Exercise instructions
Write out each line of the material again, word for word.

Recorded information
********
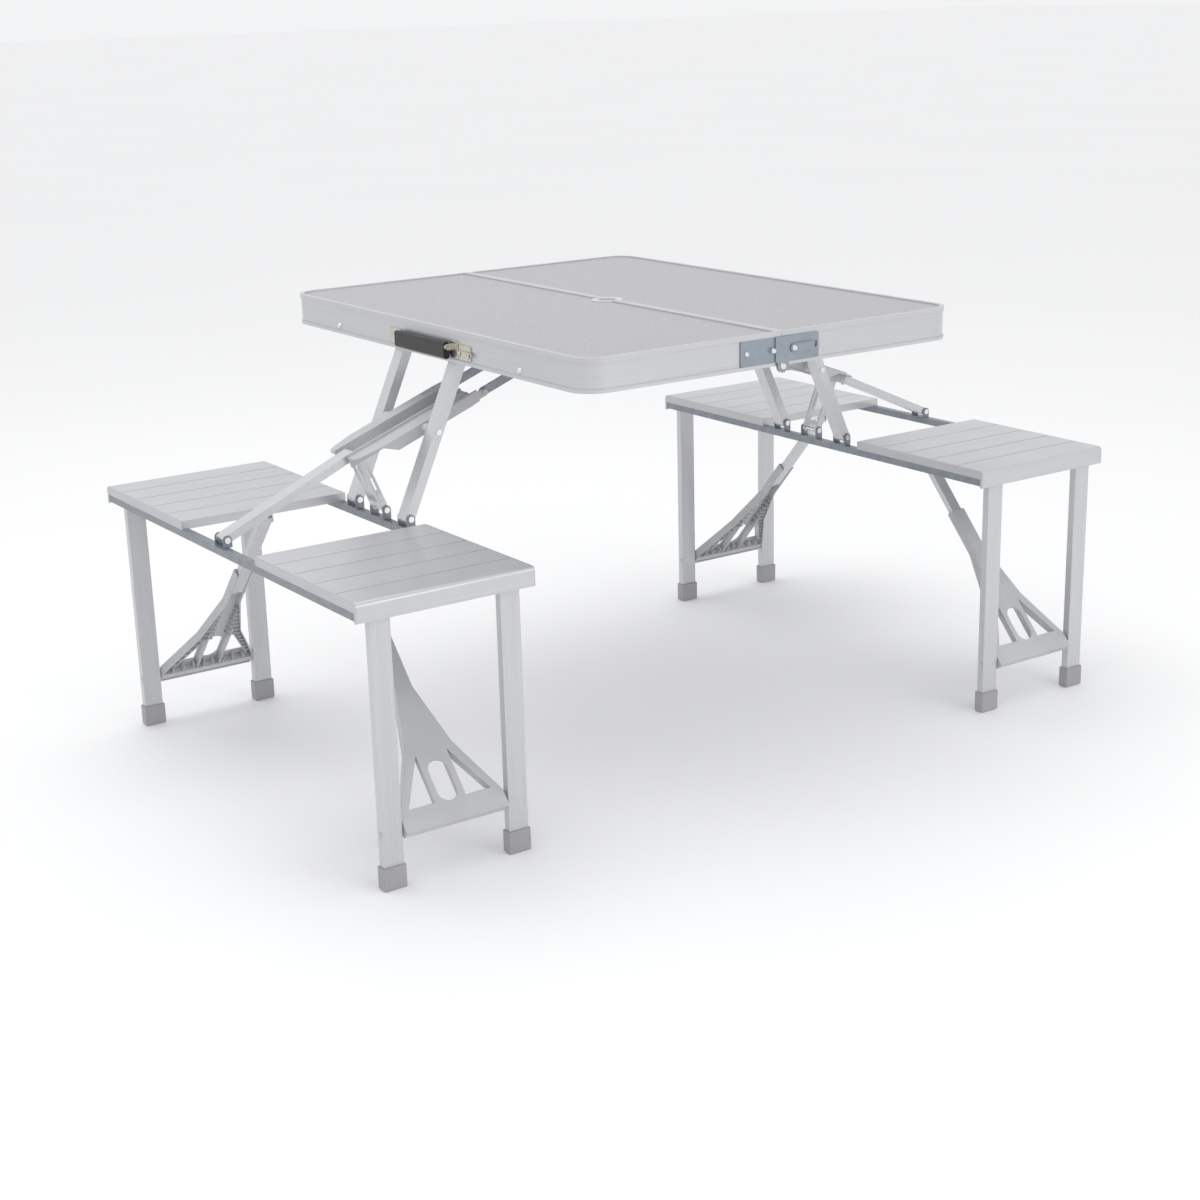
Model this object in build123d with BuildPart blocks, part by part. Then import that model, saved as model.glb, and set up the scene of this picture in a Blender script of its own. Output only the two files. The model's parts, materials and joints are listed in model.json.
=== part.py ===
"""Folding picnic table: a suitcase tabletop in two halves with two benches that stow inside it.

Millimetres. The origin is on the ground under the middle of the tabletop.
X runs across the split, towards the benches. Y runs along the split. Z is up.
Left is -X (the side with the carrying handle), front is -Y.
"""

import os
from math import atan2, cos, degrees, hypot, radians, sin

from build123d import *

os.makedirs("parts", exist_ok=True)

LEFT, RIGHT = -1, 1
FRONT, REAR = -1, 1
SIDES = {"left": LEFT, "right": RIGHT}
ENDS = {"front": FRONT, "rear": REAR}

# Tabletop
TABLE_LENGTH = 850
HALF_WIDTH = 334
TABLE_TOP = 672
FRAME_HEIGHT = 48
FRAME_BOTTOM = TABLE_TOP - FRAME_HEIGHT
CORNER_RADIUS = 40
SPLIT_GAP = 0.25
BEAD_DEPTH = 1.5
WEB_THICKNESS = 2
TOP_BEAD = 7
LOWER_BEAD = 5
LIP_WIDTH = 7
LIP_HEIGHT = 2
PANEL_THICKNESS = 4
PANEL_TOP = TABLE_TOP - LIP_HEIGHT
PANEL_BOTTOM = PANEL_TOP - PANEL_THICKNESS
LEDGE_WIDTH = 10
LEDGE_THICKNESS = 1.5
WEB_FACE = HALF_WIDTH - BEAD_DEPTH
END_FACE = TABLE_LENGTH / 2 - BEAD_DEPTH

# Umbrella socket
BOSS_RADIUS = 25
BOSS_BORE = 15
BOSS_DEPTH = 16
BOSS_RISE = 1

# Fold hinge and latches on the two ends of the tabletop
FOLD_Z = FRAME_BOTTOM - 1
PLATE_BOTTOM = FRAME_BOTTOM + 5
PLATE_TOP = 665
PLATE_THICKNESS = 2
PLATE_GAP = 0.2
LEFT_PLATE_OUTER = 74
LEFT_PLATE_INNER = 9
RIGHT_PLATE_OUTER = 65
RIGHT_PLATE_OVERLAP = 13
LUG_RADIUS = 9
LUG_RELIEF = 0.3
FOLD_PIN_RADIUS = 3
LATCH_Z = 647
LATCH_REACH = 38
LATCH_PIVOT_X = 19.5
LATCH_HEIGHT = 13
LATCH_THICKNESS = 2
LATCH_STUD_RADIUS = 2.5
LATCH_SLOT = 5.6
PLATE_RIVET_X = 63.5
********
Exercise answer
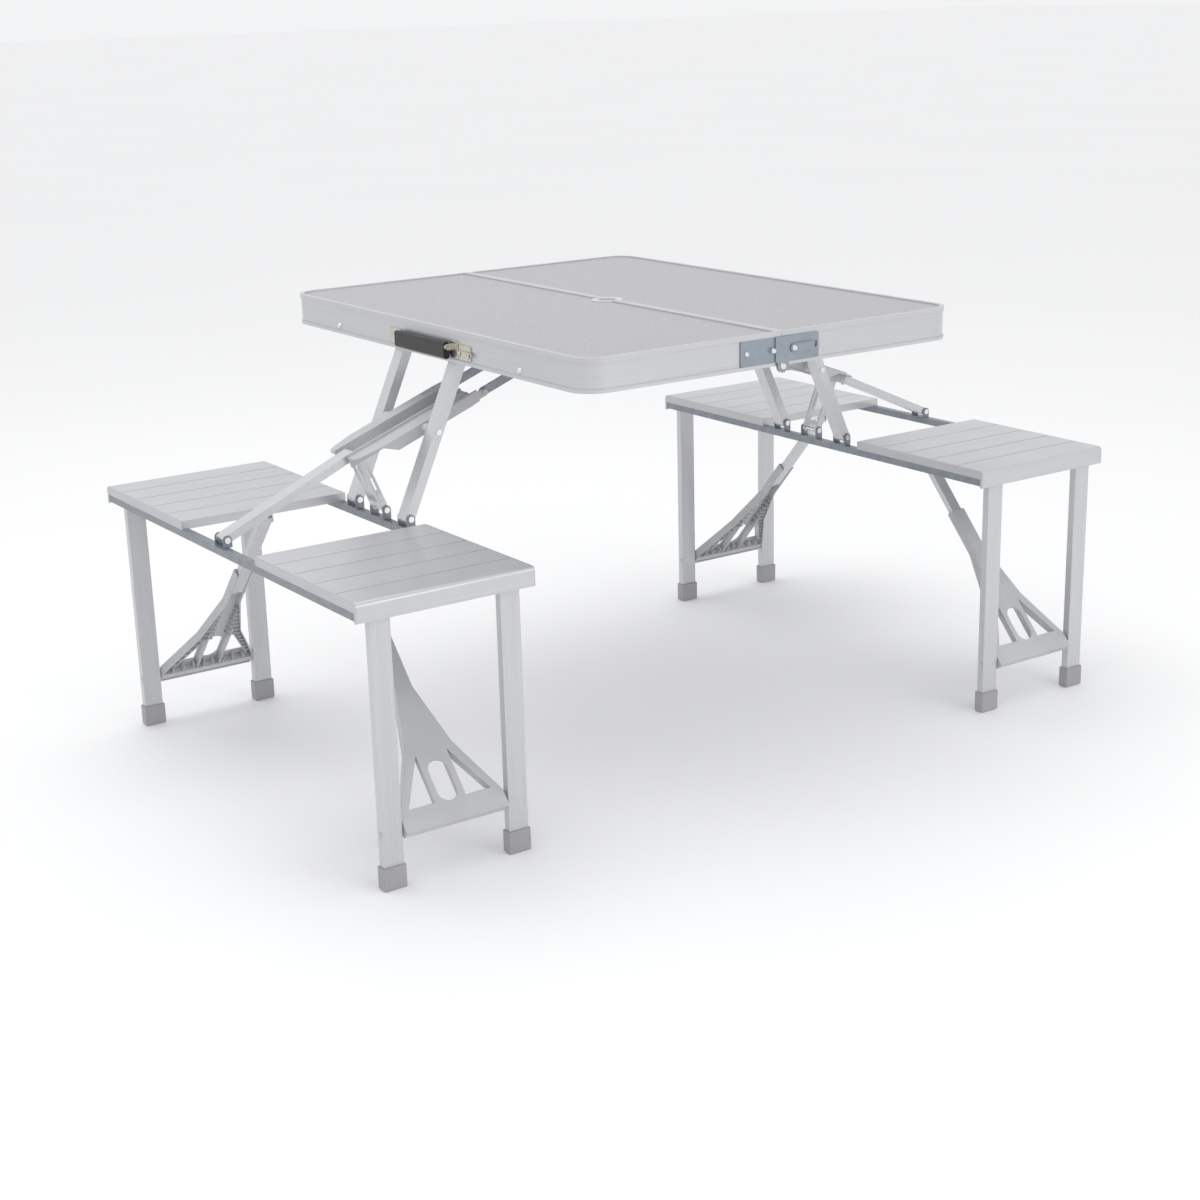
Model this object in build123d with BuildPart blocks, part by part. Then import that model, saved as model.glb, and set up the scene of this picture in a Blender script of its own. Output only the two files. The model's parts, materials and joints are listed in model.json.
=== part.py ===
"""Folding picnic table: a suitcase tabletop in two halves with two benches that stow inside it.

Millimetres. The origin is on the ground under the middle of the tabletop.
X runs across the split, towards the benches. Y runs along the split. Z is up.
Left is -X (the side with the carrying handle), front is -Y.
"""

import os
from math import atan2, cos, degrees, hypot, radians, sin

from build123d import *

os.makedirs("parts", exist_ok=True)

LEFT, RIGHT = -1, 1
FRONT, REAR = -1, 1
SIDES = {"left": LEFT, "right": RIGHT}
ENDS = {"front": FRONT, "rear": REAR}

# Tabletop
TABLE_LENGTH = 850
HALF_WIDTH = 334
TABLE_TOP = 672
FRAME_HEIGHT = 48
FRAME_BOTTOM = TABLE_TOP - FRAME_HEIGHT
CORNER_RADIUS = 40
SPLIT_GAP = 0.25
BEAD_DEPTH = 1.5
WEB_THICKNESS = 2
TOP_BEAD = 7
LOWER_BEAD = 5
LIP_WIDTH = 7
LIP_HEIGHT = 2
PANEL_THICKNESS = 4
PANEL_TOP = TABLE_TOP - LIP_HEIGHT
PANEL_BOTTOM = PANEL_TOP - PANEL_THICKNESS
LEDGE_WIDTH = 10
LEDGE_THICKNESS = 1.5
WEB_FACE = HALF_WIDTH - BEAD_DEPTH
END_FACE = TABLE_LENGTH / 2 - BEAD_DEPTH

# Umbrella socket
BOSS_RADIUS = 25
BOSS_BORE = 15
BOSS_DEPTH = 16
BOSS_RISE = 1

# Fold hinge and latches on the two ends of the tabletop
FOLD_Z = FRAME_BOTTOM - 1
PLATE_BOTTOM = FRAME_BOTTOM + 5
PLATE_TOP = 665
PLATE_THICKNESS = 2
PLATE_GAP = 0.2
LEFT_PLATE_OUTER = 74
LEFT_PLATE_INNER = 9
RIGHT_PLATE_OUTER = 65
RIGHT_PLATE_OVERLAP = 13
LUG_RADIUS = 9
LUG_RELIEF = 0.3
FOLD_PIN_RADIUS = 3
LATCH_Z = 647
LATCH_REACH = 38
LATCH_PIVOT_X = 19.5
LATCH_HEIGHT = 13
LATCH_THICKNESS = 2
LATCH_STUD_RADIUS = 2.5
LATCH_SLOT = 5.6
PLATE_RIVET_X = 63.5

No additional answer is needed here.